What this means: CAPE is now the official Phase 1 administrative pipeline for eligible IEEPA refunds. Carriers like FedEx that filed CIT suits — or filed protective CBP claims like DHL — can move through that IEEPA-specific workflow. Section 122 is different: the May 7 ruling matters for entries with 9903.03.*, but it is not a CAPE Phase 1 claim.

Downstream customers should track whether the carrier that controlled their entries has formally claimed duties through CBP or filed in court. Guidance pages and statements do not substitute for a verified claim.

How to use this tracker correctly

This page is most useful when paired with your own shipment records.

Before assuming a lawsuit helps you, confirm:

  1. the exact legal entity on your entry or invoice
  2. whether that entity is the same entity in the public lawsuit or statement
  3. whether the public signal is a lawsuit, a company statement, or only a general guidance page

Brand names are not enough. The entity match matters.
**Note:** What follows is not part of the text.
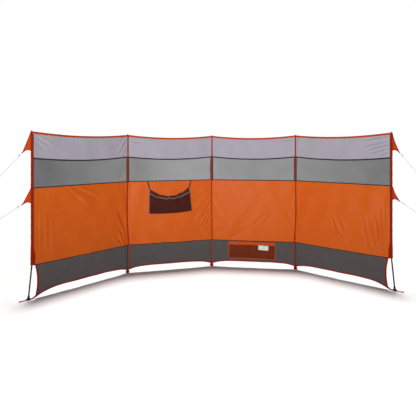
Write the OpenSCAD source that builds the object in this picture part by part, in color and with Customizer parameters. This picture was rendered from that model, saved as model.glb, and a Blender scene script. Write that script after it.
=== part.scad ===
// Beach windbreak: four cloth bays between five poles, held up by guy ropes.
// Frame: +Z up, +X to the right along the wall, -Y towards the people who sit in its shelter.
// The origin is under the centre pole, on the ground.

/* [Wall] */
// Height of a pole's tip above the ground
wall_h = 1500; // [1000:10:2000]
// Distance from one pole to the next
bay_w = 938; // [700:2:1300]
// Angle by which the two inner bays turn from the straight line
inner_turn = 10; // [4:1:20]
// Angle by which the two outer bays turn from the straight line
outer_turn = 39; // [22:1:50]

/* [Cloth bands] */
// Distance from a pole's tip down to the hem
hem_drop = 12; // [8:1:30]
// How far the hem sags between two poles
hem_sag = 28; // [0:1:60]
// Height of the top band at the poles
top_band_h = 238; // [120:2:400]
// How far the seam under the top band sags between two poles
upper_seam_sag = 28; // [0:1:60]
// Height of the window band at the poles
window_band_h = 265; // [120:5:400]
// Height of the seam under the main band
lower_seam_z = 300; // [200:5:500]
// Height of the skirt's lower edge at mid bay
skirt_mid_z = 68; // [40:1:120]
// Height of the skirt's lower edge at the three middle poles
skirt_post_z = 30; // [20:1:38]
// Height of the skirt's outer corners
skirt_corner_z = 10; // [6:1:30]
// Distance from an end pole to the skirt's upper outer corner
skirt_top_inset = 24; // [22:1:60]
// Distance from an end pole to the skirt's side edge at half height
skirt_waist_inset = 42; // [24:1:90]
// Thickness of the cloth
cloth_t = 1.5; // [0.8:0.1:3]

/* [Trim] */
// Thickness of bindings and tapes
trim_t = 1.2; // [0.6:0.1:2]
// Width of the hem binding
hem_w = 9; // [5:0.5:20]
// Width of the binding up each pole seam
binding_w = 15; // [8:0.5:24]
// Width of the tape on the upper seam
upper_tape_w = 12; // [5:0.5:20]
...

What to do if your shipper or carrier is on this list

If there is a public lawsuit

  • get your entry records
  • confirm who the IOR was on your entries
  • compare the legal entity name on your documents to the plaintiff name in the case
  • track any public statements about pass-through or refund handling

If there is only a public statement

  • do not assume your specific shipments are covered
  • keep a copy of the statement
  • request your documents and confirm the entity relationship
  • watch for later litigation or updated carrier guidance

If there is no public signal you can verify

That does not prove nothing is happening administratively. It only means you should not assume a public lawsuit or public pass-through plan exists unless you can verify it.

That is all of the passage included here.